Vale la pena di segnalare, infine, la recente pronuncia 10454/2014, che ha affermato che in sede di accertamento del passivo fallimentare del debitore ceduto, il cessionario di un credito concorsuale e’ tenuto a dare la prova che la cessione e’ stata stipulata anteriormente al fallimento soltanto ai fini di una eventuale compensazione (L. Fall., art. 56, comma 2) ovvero ai fini del voto in un eventuale concordato fallimentare (L. Fall., art. 127, u.c.), restando, altrimenti, opponibile al curatore anche se ha luogo nel corso della procedura, e che, qualora, peraltro, il credito ceduto sia stato gia’ ammesso al passivo, il cessionario dovra’ limitarsi a seguire la procedura prevista dall’art. 115 L. Fall., mentre, ove il credito non sia stato ancora ammesso al passivo, dovra’ dare anche la prova del credito e della sua anteriorita’ al fallimento se venga in discussione la sua opponibilita’. Il richiamo a detti principi da ragione della ritenuta infondatezza dei primi quattro motivi di ricorso.

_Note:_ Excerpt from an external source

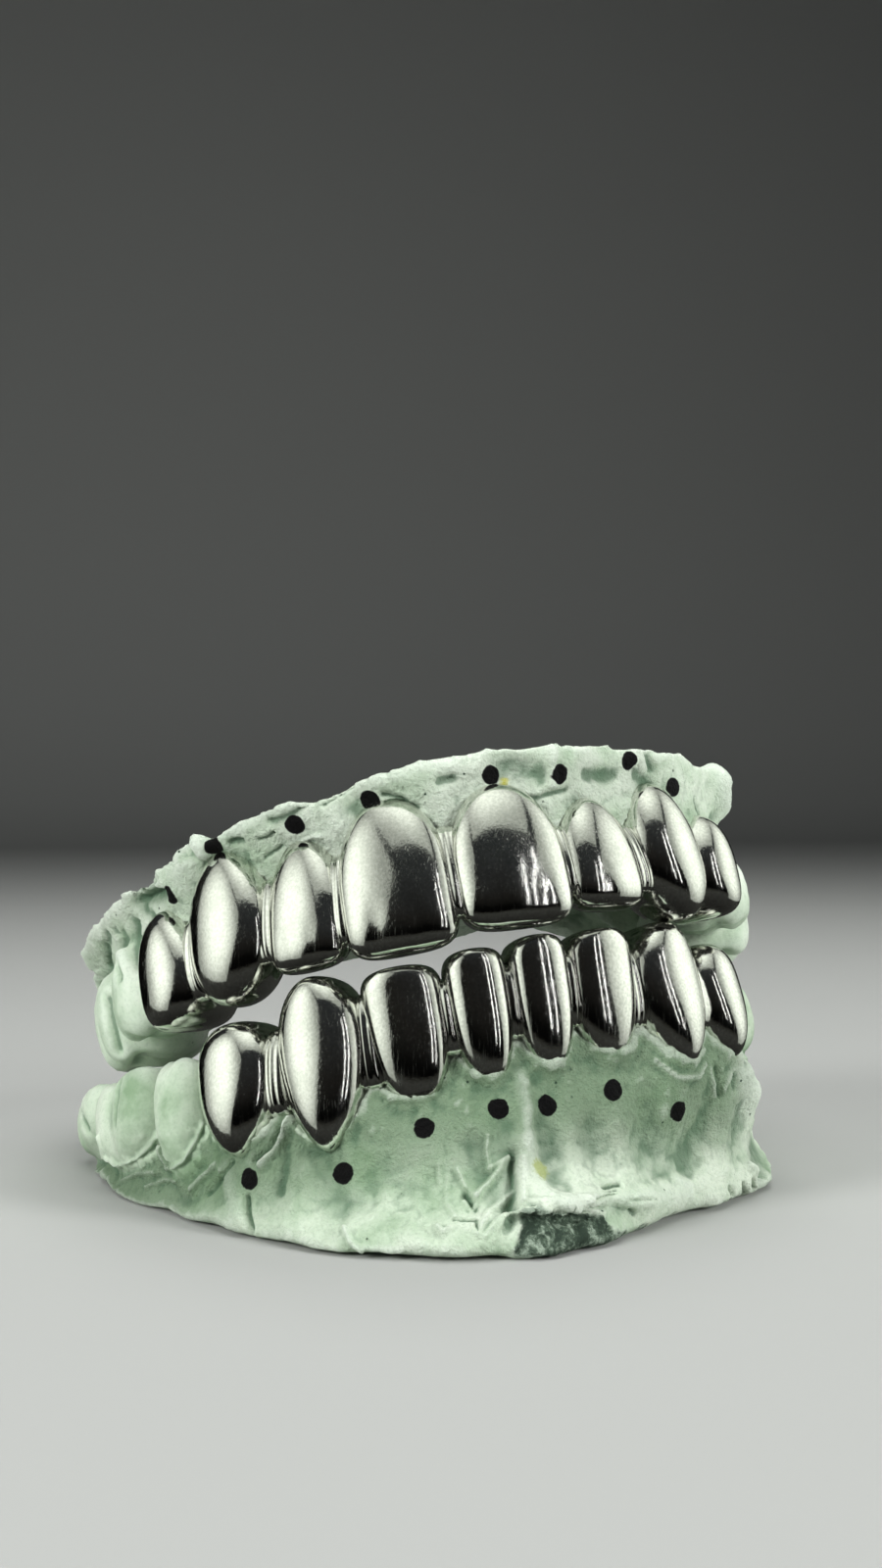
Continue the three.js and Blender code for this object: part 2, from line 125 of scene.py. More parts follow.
upper_rows = [
    ("molar", 9.5, 7.0, 0.8, 0.6, 3.6, 0.0),
    ("molar", 10.0, 7.5, 2.2, 0.6, 3.2, 0.0),
    ("bare_premolar", 7.0, 8.0, 1.2, 0.3, 2.2, 0.0),
    ("premolar", 7.4, 8.3, 1.3, -0.1, 1.4, 0.4),
    ("upper_canine", 8.3, 11.2, 1.0, -1.0, 1.0, 0.0),
    ("upper_lateral", 6.6, 10.4, -0.1, -1.9, 0.8, 0.0),
    ("upper_central", 8.8, 11.7, 0.3, -1.3, 0.8, 0.0),
    ("upper_central", 9.0, 11.45, -0.4, -1.1, 0.8, 0.0),
    ("upper_lateral", 6.8, 10.0, -1.3, -1.2, 0.8, 0.0),
    ("upper_canine", 7.2, 11.4, -0.5, -0.6, 0.8, 1.0),
    ("premolar", 6.3, 9.4, -1.2, 0.1, 1.4, 0.6),
    ("bare_premolar", 6.8, 8.2, -0.4, 0.2, 2.4, 0.0),
    ("molar", 10.0, 7.5, 1.2, 0.2, 2.4, 0.0),
    ("molar", 9.5, 7.0, 1.6, 0.2, 2.2, 0.0),
]
lower_rows = [
    ("molar", 10.6, 6.6, 0.4, 0.8, 2.2, 0.0),
    ("molar", 11.9, 9.4, -0.6, 0.8, 2.6, 0.0),
    ("bare_premolar", 5.9, 11.6, -1.4, 0.9, 2.4, 0.0),
    ("premolar", 7.3, 11.0, -1.0, 1.2, 2.8, 0.0),
    ("lower_canine", 7.1, 12.1, 0.7, 1.0, 4.0, 0.4),
    ("lower_incisor", 6.3, 9.9, 0.0, -0.4, 4.6, 0.0),
    ("lower_incisor", 4.9, 9.2, 0.4, -0.6, 3.6, 0.0),
    ("lower_incisor", 4.9, 8.8, 0.9, -0.8, 1.6, 0.0),
    ("lower_incisor", 5.9, 8.4, 1.1, -0.8, -0.6, 0.0),
    ("lower_canine", 7.2, 9.5, 1.8, 0.4, -2.0, -0.3),
    ("premolar", 6.4, 8.7, 0.7, 0.8, -1.0, 0.0),
    ("bare_premolar", 7.2, 8.2, -0.6, 0.6, 1.8, 0.0),
    ("molar", 10.8, 7.4, 0.2, 0.6, 3.2, 0.0),
    ("molar", 10.2, 6.4, 0.6, 0.6, 3.4, 0.0),
]
upper_teeth, lower_teeth = row_of_teeth(upper_rows), row_of_teeth(lower_rows)
print("caps:", sum(tooth.capped for tooth in upper_teeth + lower_teeth))

# %% [markdown]
# ## The arch
# Seen from above, teeth stand on a curve. Each side of it is a quarter of an ellipse that runs straight
# on behind. A place on a jaw is then three lengths: along the arch from its foremost point, out of it
# towards the lips, and high from the biting plane towards the gum. A spline would do too, but an ellipse
# needs two numbers.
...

2.2.- Il quinto motivo e’ inammissibile.
La parte sostiene l’erroneita’ della sentenza impugnata per non avere acquisito il fascicolo d’ufficio, ove erano presenti documenti del fascicolo del Fallimento acquisiti d’ufficio, da cui la mancata considerazione in particolare dei provvedimenti di ammissione, del decreto di esecutivita’ e delle rinunce.
Cio’ posto, si deve rilevare la palese carenza di decisorieta’ della doglianza, atteso che gli atti di cui si lamenta la verifica da parte della Corte d’appello erano stati esaminati dal Tribunale, come la stessa parte deduce, quindi facevano parte del giudizio, e gli stessi, in ogni caso, per quanto sopra rilevato, non sono decisivi per l’annullamento della pronuncia.
3.1.- Conclusivamente, va respinto il ricorso; le spese di lite, liquidate come in dispositivo, seguono la soccombenza.
P.Q.M.
La Corte rigetta il ricorso; condanna il Fallimento ricorrente alle spese, liquidate in Euro 8500,00, oltre Euro 200,00 per esborsi; oltre spese forfettarie e accessori di legge.